Edinboro Swimming Teams Look for High Finish at PSAC Meet

Category:  Sports
Wednesday, February 17th, 2016 at 7:28 PM
Edinboro Swimming Teams Look for High Finish at PSAC Meet by Michael McLaughlin
The swim team will be competing in the PSAC championships on Thursday, Feb. 18.

The Edinboro swim team will travel to York, Pennsylvania on Thursday, Feb. 18 to compete in the PSAC championships.

The conference championships go from Thursday through Sunday.

Head coach Chris Rhodes expects Holly Stein and Breanna Purnell to be competing with the leaders in their events this weekend.

Rhodes emphasized that on the men’s side, it is very competitive this year. He expects Micah Cattell, Justin Ransel and Francis Folz to be competitive in their events.

Rhodes said that distance wise, Josh Beabout is seeded very well.

“I think top five would be great for both programs,” Rhodes said of where each team would like to finish this weekend.

Rhodes noted, however, the overall goal for the team is to go to the meet and swim fast. He said doing that will set the teams up for a good finish.

In each team’s dual meets throughout the season, the swimmers have been doing multiple events each meet in order for the team to earn more points against their one opponent. This weekend, however, the swimmers are able to focus on their specialty events.

The higher finishes in a championship meet are worth more points than in a dual meet, so it is better for the team to invest in an individual’s specified event.

“It’s so difficult and challenging, and it just comes down to racing,” Rhodes said of swimmers trying to qualify for nationals.

He says he has swimmers who have the potential to make it to nationals, but that it comes down to how they race on that day.

The team started to taper last week and Rhodes said, “this is the best we’ve looked physically.”
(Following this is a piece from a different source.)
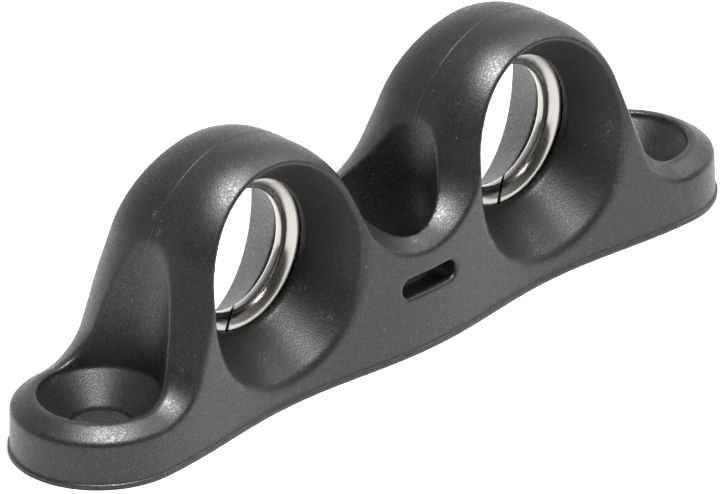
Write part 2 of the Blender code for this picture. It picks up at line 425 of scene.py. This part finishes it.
def ramp(tree, value, low, high, start, end):
    """value mapped from low..high to start..end, held outside."""
    node = add(tree, "ShaderNodeMapRange", Value=value)
    for key, number in zip(("From Min", "From Max", "To Min", "To Max"), (low, high, start, end)):
        node.inputs[key].default_value = number
    return node.outputs["Result"]


def maths(tree, operation, a, b=None):
    inputs = {"i0": a} if b is None else {"i0": a, "i1": b}
    return add(tree, "ShaderNodeMath", {"operation": operation}, **inputs).outputs[0]


def mix_colour(tree, factor, a, b):
    node = add(tree, "ShaderNodeMix", {"data_type": "RGBA"})
    for socket, value in zip((node.inputs[0], node.inputs[6], node.inputs[7]), (factor, a, b)):
        if isinstance(value, bpy.types.NodeSocket):
            tree.links.new(value, socket)
        else:
            socket.default_value = value
    return node.outputs[2]


def nylon_material():
    """Black glass-filled nylon from a spark-textured mould: fine grain, pale specks, light scuffs, and
    painted glints for the sparkle of its highlights.
    """
    mat, tree, shader = new_material("black_nylon_moulded")
    where = add(tree, "ShaderNodeTexCoord").outputs["Object"]
    grain = noise(tree, where, 6.0, detail=2.0, roughness=0.6)
    coarse = noise(tree, where, 3.0, detail=2.0)
    # This noise paints glints into the colour (painted highlight sparkle) and also lowers the roughness at
    # the same spots
    painted_glint_and_gloss = noise(tree, where, 5.0, detail=1.0)
    cloud = noise(tree, where, 0.12, detail=3.0)
    speck = noise(tree, where, 3.1, detail=1.0)
    scuff_at = noise(tree, where, 0.35, detail=4.0, roughness=0.7)
    scuff_on_grain = ramp(tree, grain, 0.42, 0.6, 0.0, 1.0)
    scuff = maths(tree, "MULTIPLY", ramp(tree, scuff_at, 0.64, 0.72, 0.0, 1.0), scuff_on_grain)
    pale = ramp(tree, speck, 0.785, 0.82, 0.0, 0.4)
    colour = mix_colour(tree, ramp(tree, cloud, 0.35, 0.65, 0.0, 1.0),
                        (0.0038, 0.0041, 0.0041, 1), (0.0056, 0.0060, 0.0059, 1))
    colour = mix_colour(tree, ramp(tree, grain, 0.35, 0.7, 0.0, 0.5), colour, (0.015, 0.016, 0.0155, 1))
    # Painted glints: a lighter base colour in random spots stands in for the sparkle of highlights on the
    # spark texture
    colour = mix_colour(tree, ramp(tree, painted_glint_and_gloss, 0.5, 0.72, 0.0, 1.0), colour, (0.026, 0.027, 0.0265, 1))
    colour = mix_colour(tree, maths(tree, "MULTIPLY", scuff, 0.35), colour, (0.22, 0.22, 0.215, 1))
    colour = mix_colour(tree, pale, colour, (0.42, 0.42, 0.41, 1))
    tree.links.new(colour, shader.inputs["Base Color"])
    rough = ramp(tree, maths(tree, "ADD", coarse, maths(tree, "MULTIPLY", cloud, 0.5)), 0.5, 1.0, 0.35, 0.47)
    rough = maths(tree, "ADD", rough, ramp(tree, painted_glint_and_gloss, 0.38, 0.68, 0.06, -0.10))
    tree.links.new(rough, shader.inputs["Roughness"])
    height = maths(tree, "ADD", maths(tree, "MULTIPLY", grain, 0.7), maths(tree, "MULTIPLY", coarse, 0.3))
    bump = add(tree, "ShaderNodeBump", Height=height, Strength=0.5, Distance=0.05 * MM)
    tree.links.new(bump.outputs["Normal"], shader.inputs["Normal"])
    shader.inputs["Specular IOR Level"].default_value = 0.55
    return mat


def steel_material(name, eye_x):
    """Polished stainless steel with fine turning marks that run round the ring."""
    mat, tree, shader = new_material(name)
    where = add(tree, "ShaderNodeTexCoord").outputs["Object"]
    split = add(tree, "ShaderNodeSeparateXYZ", Vector=where)
    x = maths(tree, "SUBTRACT", split.outputs["X"], eye_x * MM)
    z = maths(tree, "SUBTRACT", split.outputs["Z"], EYE_Z * MM)
    squares = maths(tree, "ADD", maths(tree, "MULTIPLY", x, x), maths(tree, "MULTIPLY", z, z))
    radius = maths(tree, "SQRT", squares)
    angle = maths(tree, "ARCTAN2", z, x)
    unrolled = add(tree, "ShaderNodeCombineXYZ", X=radius, Y=split.outputs["Y"],
                   Z=maths(tree, "MULTIPLY", angle, 0.15 * MM)).outputs["Vector"]
    lines = noise(tree, unrolled, 9.0, detail=3.0, roughness=0.6)
    smear = noise(tree, where, 0.5, detail=3.0)
    pits = noise(tree, where, 2.6, detail=1.0)
    colour = mix_colour(tree, smear, (0.37, 0.352, 0.325, 1), (0.48, 0.46, 0.43, 1))
    colour = mix_colour(tree, ramp(tree, pits, 0.72, 0.80, 0.0, 0.5), colour, (0.25, 0.23, 0.20, 1))
    tree.links.new(colour, shader.inputs["Base Color"])
    rough = ramp(tree, maths(tree, "ADD", lines, smear), 0.7, 1.3, 0.15, 0.28)
    tree.links.new(rough, shader.inputs["Roughness"])
    bump = add(tree, "ShaderNodeBump", Height=lines, Strength=0.18, Distance=0.02 * MM)
    tree.links.new(bump.outputs["Normal"], shader.inputs["Normal"])
    shader.inputs["Metallic"].default_value = 1.0
    return mat


# ---------------------------------------------------------------- assembly

body = make_body()
body.data.materials.append(nylon_material())
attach(body, "root")
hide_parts("fairlead_body")

for side, eye_x in (("left", -EYE_X), ("right", EYE_X)):
    ring = make_ring(f"steel_ring_{side}", eye_x, RING_CUT_ANGLES[side])
    ring.data.materials.append(steel_material(f"stainless_{side}", eye_x))
    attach(ring, "root")
    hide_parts(f"wear_ring_{side}")


# ---------------------------------------------------------------- floor, light and camera

def make_floor():
    """A wide pale floor, just below the foot."""
    size = 6.0                                 # half its side, in metres
    mesh = bpy.data.meshes.new("floor")
    corners = [(-size, -size, 0), (size, -size, 0), (size, size, 0), (-size, size, 0)]
    mesh.from_pydata(corners, [], [(0, 1, 2, 3)])
    floor = bpy.data.objects.new("floor", mesh)
    floor.location.z = -0.05 * MM
    bpy.context.scene.collection.objects.link(floor)
    mat, _, shader = new_material("floor_white")
    shader.inputs["Base Color"].default_value = (0.80, 0.80, 0.80, 1)
    shader.inputs["Roughness"].default_value = 0.9
    shader.inputs["Specular IOR Level"].default_value = 0.1
    mesh.materials.append(mat)


def area_light(name, azimuth, elevation, distance, size, power):
    """A square soft light that looks at the origin; azimuth 0 stands in front, 90 to the right.

    The distance and size are in metres and the power in watts.
    """
    data = bpy.data.lights.new(name, "AREA")
    data.energy = power
    data.size = size
    light = bpy.data.objects.new(name, data)
    a, e = math.radians(azimuth), math.radians(elevation)
    towards = Vector((math.sin(a) * math.cos(e), -math.cos(a) * math.cos(e), math.sin(e)))
    light.location = towards * distance
    light.rotation_euler = towards.to_track_quat("Z", "Y").to_euler()
    bpy.context.scene.collection.objects.link(light)


def make_world():
    """A pale room, brightest low down behind on the right, and dim on the left, in front and above."""
    world = bpy.data.worlds.new("studio")
    world.use_nodes = True
    tree = world.node_tree
    direction = add(tree, "ShaderNodeTexCoord").outputs["Generated"]
    bright_side = Vector((0.80, 0.35, -0.15)).normalized()
    towards = add(tree, "ShaderNodeVectorMath", {"operation": "DOT_PRODUCT"}, i0=direction, i1=bright_side)
    level = ramp(tree, towards.outputs["Value"], -0.6, 1.0, 0.22, 1.3)
    split = add(tree, "ShaderNodeSeparateXYZ", Vector=direction)
    ceiling = ramp(tree, split.outputs["Z"], 0.4, 0.8, 1.0, 0.35)
    front = ramp(tree, split.outputs["Y"], -0.9, -0.1, 0.3, 1.0)
    strength = maths(tree, "MULTIPLY", level, maths(tree, "MULTIPLY", ceiling, front))
    tree.links.new(strength, tree.nodes["Background"].inputs["Strength"])
    tree.nodes["Background"].inputs["Color"].default_value = (1.0, 1.0, 1.0, 1)
    bpy.context.scene.world = world


def make_camera():
    """A long lens from the left front, a little above; slid sideways to frame the part, without shift."""
    azimuth, elevation, roll = (math.radians(a) for a in (VIEW_AZIMUTH, VIEW_ELEVATION, VIEW_ROLL))
    across = Vector((math.cos(azimuth), -math.sin(azimuth), 0))
    back = Vector((-math.sin(azimuth) * math.cos(elevation), -math.cos(azimuth) * math.cos(elevation),
                   math.sin(elevation)))
    up = back.cross(across)
    right = across * math.cos(roll) + up * math.sin(roll)
    top = up * math.cos(roll) - across * math.sin(roll)
    data = bpy.data.cameras.new("camera")
    data.sensor_width = SENSOR_WIDTH
    data.lens = VIEW_SCALE * VIEW_DISTANCE * SENSOR_WIDTH / IMAGE_WIDTH
    camera = bpy.data.objects.new("camera", data)
    camera.location = (back * VIEW_DISTANCE - right * VIEW_SLIDE[0] - top * VIEW_SLIDE[1]) * MM
    camera.rotation_euler = Matrix((right, top, back)).transposed().to_euler()
    bpy.context.scene.collection.objects.link(camera)
    bpy.context.scene.camera = camera


make_floor()
make_world()
area_light("key", -24, 81, 0.8, 0.32, 12.8)
area_light("side", 80, 48, 0.8, 0.4, 2.0)
make_camera()
bpy.context.scene.view_settings.view_transform = "Standard"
In the tapering process, the team has been swimming less, distance wise, and focusing more on hard repetitions with more recovery. They have also been working on little things like technique, which will be essential during the races at the PSAC meet.

Places can be separated by hundredths of seconds, especially in the shorter events, so every millisecond counts.

Rhodes believes it is a mental meet and it will come down to the athletes believing in themselves and the training they’ve put in.

“Everything is geared toward their specialty now,” Rhodes said.

Rhodes said he expects the girls’ 400-freestyle relay to place well and both the men’s and women’s medley relays should compete as well.

“The exciting [thing] about relays is that anything can happen,” he said.

“It takes four great swims to get it going and when I look at the meet, I think we are going to have some very strong relays.”

According to Rhodes, the athletes look at this meet from the perspective that if they swim how they’re capable, then the team will be successful.

“I think that’s what’s so great about the sport of swimming is that it’s a team sport, but at the same time as an individual, you can still be successful,” Rhodes said.

Rhodes continued, saying the athletes have been thrown some curveballs in order for them to be prepared mentally for the meet.

In some cases, the athletes may have to roll with the punches, especially if things don’t go their way. They should be prepared for those situations.

Since the tournament is spaced out over a few days, it gives the swimmers the potential to do just one event per day, so they can recover and be fresh for each of their races.

The men’s and women’s teams each finished in seventh place at the conference championships last year.